Published:Thursday | June 8, 2017 | 12:00 AM
Police Service of Northern Ireland officers walk into the South Belfast Polling Station at St. Nicolas Parish Hall, Belfast, as voting gets underway in the 2017 general election, on Thursday . – AP

LONDON (AP):
Britain voted Thursday in an election that started out as an attempt by Prime Minister Theresa May to increase her party's majority in Parliament ahead of Brexit negotiations but was upended by terror attacks in Manchester and London during the campaign's closing days.

Voters are choosing all 650 members of the House of Commons after May called the election three years ahead of schedule at a time when her party was well ahead in the polls. But the attacks have forced her to defend the government's record on terrorism, and this week she promised that if she wins she will crack down on extremism — even at the expense of human rights.

Rachel Sheard, who was casting her vote near the site of Saturday's attack in London, said the election had not gone as expected — and that it certainly wasn't about Brexit.

"I don't think that's in the hearts and minds of Londoners at the minute, (not) nearly as much as security is," said Sheard, 22. "It was very scary on Saturday."

Eight people were killed Saturday near London Bridge when three men drove a van into pedestrians then randomly stabbed revellers in an area filled with bars and restaurants. Two weeks earlier, a suicide bomber killed 22 people as they were leaving a concert in Manchester, and five people died during at attack near Parliament on March 22.

The attacks have left Britain on high alert. The official threat level is "severe," the second-highest rating, indicating an attack is "highly likely."

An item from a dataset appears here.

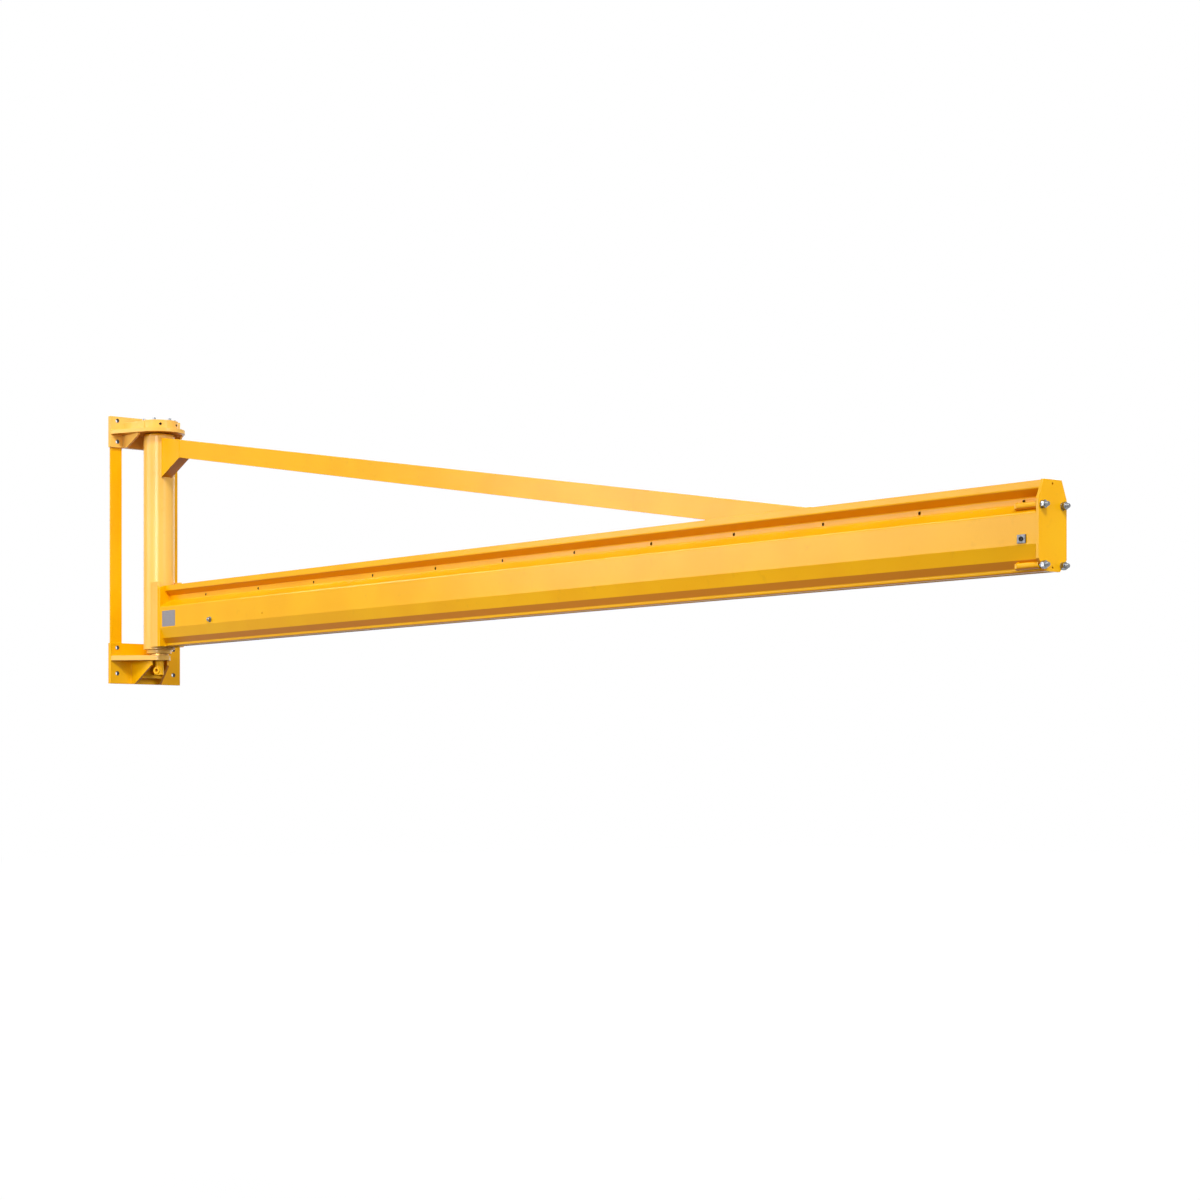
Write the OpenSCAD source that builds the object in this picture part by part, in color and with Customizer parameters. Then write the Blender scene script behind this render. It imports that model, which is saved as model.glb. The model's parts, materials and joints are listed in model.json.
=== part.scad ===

When May called the election seven weeks ago, she was seeking to capitalise on opinion polls showing that her Conservatives had a wide lead over the opposition Labour Party. She became prime minister through a Conservative Party leadership contest when her predecessor, David Cameron, resigned after voters backed leaving the EU. The time seemed right to seek her own mandate from the British people.

She went into the election untested in a national campaign, but with a reputation for quiet competence. May's mantra throughout the campaign was that she was the person to provide "strong and stable" leadership.

But the campaign did not go to plan.